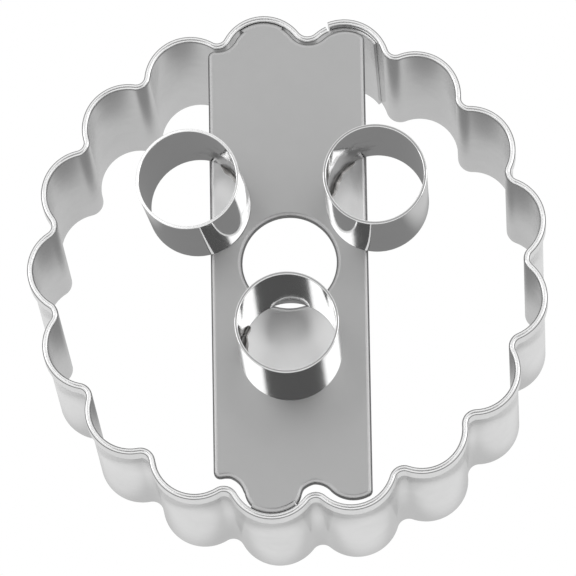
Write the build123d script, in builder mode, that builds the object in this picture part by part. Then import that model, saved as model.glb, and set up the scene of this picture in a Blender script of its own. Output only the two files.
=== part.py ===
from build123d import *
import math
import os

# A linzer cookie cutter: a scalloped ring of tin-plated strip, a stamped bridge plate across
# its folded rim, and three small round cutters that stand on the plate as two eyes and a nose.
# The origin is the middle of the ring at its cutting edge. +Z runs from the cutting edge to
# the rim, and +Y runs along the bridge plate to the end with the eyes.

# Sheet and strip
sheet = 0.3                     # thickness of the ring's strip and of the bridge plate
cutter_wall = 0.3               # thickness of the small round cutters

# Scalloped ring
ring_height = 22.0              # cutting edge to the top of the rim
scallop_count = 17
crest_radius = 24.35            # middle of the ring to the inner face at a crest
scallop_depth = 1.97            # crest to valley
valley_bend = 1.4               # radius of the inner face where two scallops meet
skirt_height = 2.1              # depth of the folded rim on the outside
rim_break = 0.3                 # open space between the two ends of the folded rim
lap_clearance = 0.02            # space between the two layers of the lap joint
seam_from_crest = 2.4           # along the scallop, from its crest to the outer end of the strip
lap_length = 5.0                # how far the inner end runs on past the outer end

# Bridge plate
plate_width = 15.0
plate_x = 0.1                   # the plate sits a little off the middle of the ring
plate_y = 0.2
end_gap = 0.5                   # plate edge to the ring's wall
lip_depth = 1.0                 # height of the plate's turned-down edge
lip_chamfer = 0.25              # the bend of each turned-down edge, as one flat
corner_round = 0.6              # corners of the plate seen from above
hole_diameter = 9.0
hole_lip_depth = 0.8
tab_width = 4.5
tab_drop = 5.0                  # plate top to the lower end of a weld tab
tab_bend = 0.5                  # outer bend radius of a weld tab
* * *
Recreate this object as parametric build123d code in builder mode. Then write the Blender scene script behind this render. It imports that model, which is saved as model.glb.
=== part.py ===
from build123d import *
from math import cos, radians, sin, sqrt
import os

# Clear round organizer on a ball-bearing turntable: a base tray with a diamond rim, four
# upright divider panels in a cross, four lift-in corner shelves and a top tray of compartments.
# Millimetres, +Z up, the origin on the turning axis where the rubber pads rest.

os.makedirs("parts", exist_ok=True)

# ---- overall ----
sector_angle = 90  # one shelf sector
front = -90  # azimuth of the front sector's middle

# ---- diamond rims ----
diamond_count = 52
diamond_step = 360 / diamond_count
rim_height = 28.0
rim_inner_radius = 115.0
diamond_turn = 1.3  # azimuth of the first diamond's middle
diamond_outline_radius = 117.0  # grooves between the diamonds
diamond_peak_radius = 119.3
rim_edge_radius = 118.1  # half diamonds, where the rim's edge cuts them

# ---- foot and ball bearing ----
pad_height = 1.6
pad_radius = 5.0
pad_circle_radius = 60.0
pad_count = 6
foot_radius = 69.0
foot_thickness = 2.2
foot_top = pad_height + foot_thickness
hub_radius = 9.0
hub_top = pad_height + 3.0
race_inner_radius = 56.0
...
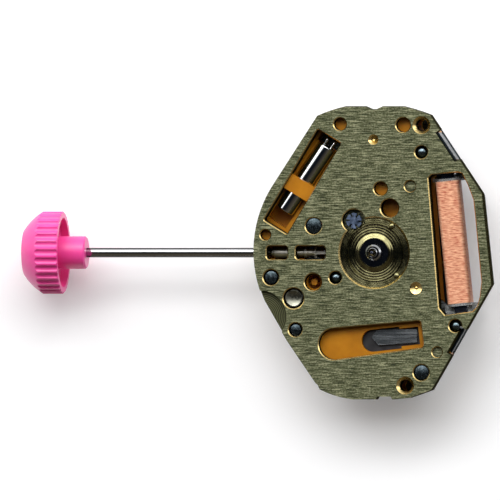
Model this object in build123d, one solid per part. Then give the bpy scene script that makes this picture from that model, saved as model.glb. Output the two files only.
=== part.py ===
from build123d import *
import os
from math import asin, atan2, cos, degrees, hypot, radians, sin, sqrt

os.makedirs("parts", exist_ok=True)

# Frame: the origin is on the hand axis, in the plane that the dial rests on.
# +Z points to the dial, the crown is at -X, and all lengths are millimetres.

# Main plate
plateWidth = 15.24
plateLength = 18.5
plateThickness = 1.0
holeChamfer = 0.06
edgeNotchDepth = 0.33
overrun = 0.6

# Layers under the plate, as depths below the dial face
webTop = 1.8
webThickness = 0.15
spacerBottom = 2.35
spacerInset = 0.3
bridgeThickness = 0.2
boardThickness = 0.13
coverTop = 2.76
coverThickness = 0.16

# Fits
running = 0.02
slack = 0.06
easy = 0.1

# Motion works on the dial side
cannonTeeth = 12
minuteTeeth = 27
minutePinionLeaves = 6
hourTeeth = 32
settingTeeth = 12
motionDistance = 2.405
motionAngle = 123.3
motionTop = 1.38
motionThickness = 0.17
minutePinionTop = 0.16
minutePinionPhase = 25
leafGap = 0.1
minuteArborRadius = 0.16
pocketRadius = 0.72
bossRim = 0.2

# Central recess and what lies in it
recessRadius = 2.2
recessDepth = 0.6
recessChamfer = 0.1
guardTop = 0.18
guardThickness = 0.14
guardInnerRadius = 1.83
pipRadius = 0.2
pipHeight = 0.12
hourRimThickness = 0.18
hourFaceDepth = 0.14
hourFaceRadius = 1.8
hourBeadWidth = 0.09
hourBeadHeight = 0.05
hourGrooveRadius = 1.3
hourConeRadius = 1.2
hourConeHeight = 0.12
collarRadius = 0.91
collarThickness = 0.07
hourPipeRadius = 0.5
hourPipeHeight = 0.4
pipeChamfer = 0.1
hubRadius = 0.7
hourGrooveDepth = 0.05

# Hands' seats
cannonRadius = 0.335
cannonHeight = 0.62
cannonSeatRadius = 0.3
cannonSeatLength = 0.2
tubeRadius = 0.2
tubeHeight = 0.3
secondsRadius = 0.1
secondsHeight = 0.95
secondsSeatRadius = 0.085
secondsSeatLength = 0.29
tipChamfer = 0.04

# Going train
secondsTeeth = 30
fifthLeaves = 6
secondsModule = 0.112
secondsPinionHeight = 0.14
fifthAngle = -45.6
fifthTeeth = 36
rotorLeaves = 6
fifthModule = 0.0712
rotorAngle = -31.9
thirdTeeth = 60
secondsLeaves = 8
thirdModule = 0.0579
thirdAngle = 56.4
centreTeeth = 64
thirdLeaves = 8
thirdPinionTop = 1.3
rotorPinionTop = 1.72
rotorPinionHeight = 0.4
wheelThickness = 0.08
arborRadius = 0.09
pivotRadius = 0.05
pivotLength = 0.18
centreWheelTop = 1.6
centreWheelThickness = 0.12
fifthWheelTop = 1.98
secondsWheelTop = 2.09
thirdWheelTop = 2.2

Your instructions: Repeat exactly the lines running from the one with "Write the build123d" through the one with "# the rim, and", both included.

Solved problem:
Write the build123d script, in builder mode, that builds the object in this picture part by part. Then import that model, saved as model.glb, and set up the scene of this picture in a Blender script of its own. Output only the two files.
=== part.py ===
from build123d import *
import math
import os

# A linzer cookie cutter: a scalloped ring of tin-plated strip, a stamped bridge plate across
# its folded rim, and three small round cutters that stand on the plate as two eyes and a nose.
# The origin is the middle of the ring at its cutting edge. +Z runs from the cutting edge to
# the rim, and +Y runs along the bridge plate to the end with the eyes.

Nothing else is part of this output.